Their final attempt to kill Bond and Case takes place on the SS Canberra cruise liner after Bond foils Blofeld's plot. They pose as stewards in the couple's suite, serving them a romantic dinner which they claim is courtesy of Willard Whyte; the meal consists of Oysters Andaluz, shashlik, tidbits, prime rib au jus and Salade Utopia. Dessert is La Bombe Surprise — in the most literal sense, since it has an actual bomb hidden inside it. However, when Mr. Wint opens the wine bottle and gives Bond the cork to smell, Bond catches the scent of Mr. Wint's cologne, links it to his misadventure in the pipeline and quickly realizes that something is wrong. He comments on the cologne, describing it as "potent" and "strong enough to bury anything" (a reference to being deposited in the Las Vegas pipeline).

After tasting a glass of Mouton Rothschild '55, Bond casually remarks that he had expected a claret with such a grand dinner. When Mr. Wint replies that the ship's cellars are poorly stocked with clarets, Bond exposes the henchman's ignorance, replying that Mouton Rothschild in fact is a claret, before remarking "I've smelt that aftershave before, and both times I've smelt a rat", another reference to being abandoned in the Vegas pipeline. Realizing Bond is on to them, the pair drop the charade and attack him; Mr. Kidd ignites the shashlik skewers and moves to impale Bond with them, while Mr. Wint strangles him with the chain of his sommelier's tastevin. During the struggle, Bond first neutralizes Mr. Kidd by splashing Courvoisier on him and the flaming skewers, setting the assassin on fire. Within seconds, Mr. Kidd is engulfed in flames, and in desperation he jumps overboard into the ocean.

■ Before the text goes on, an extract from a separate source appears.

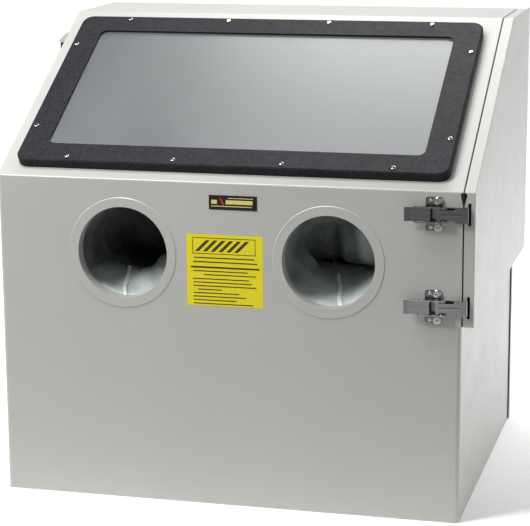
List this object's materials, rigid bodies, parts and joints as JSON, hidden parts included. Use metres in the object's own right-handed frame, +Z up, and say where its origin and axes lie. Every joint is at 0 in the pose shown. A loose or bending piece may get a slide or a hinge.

In an effort to help Bond, Case throws the dessert at Mr. Wint, but she misses and reveals the bomb hidden in the cake. Bond uses Wint's distraction over the bomb to shake him off, and using the villain's own coat-tails, he ties Wint's hands together. After attaching the bomb to Wint's coat, 007 vaults him overboard; the explosion kills Wint just before he hits the water. Looking on from the deck, Bond wryly comments, "Well, he certainly left with his tails between his legs."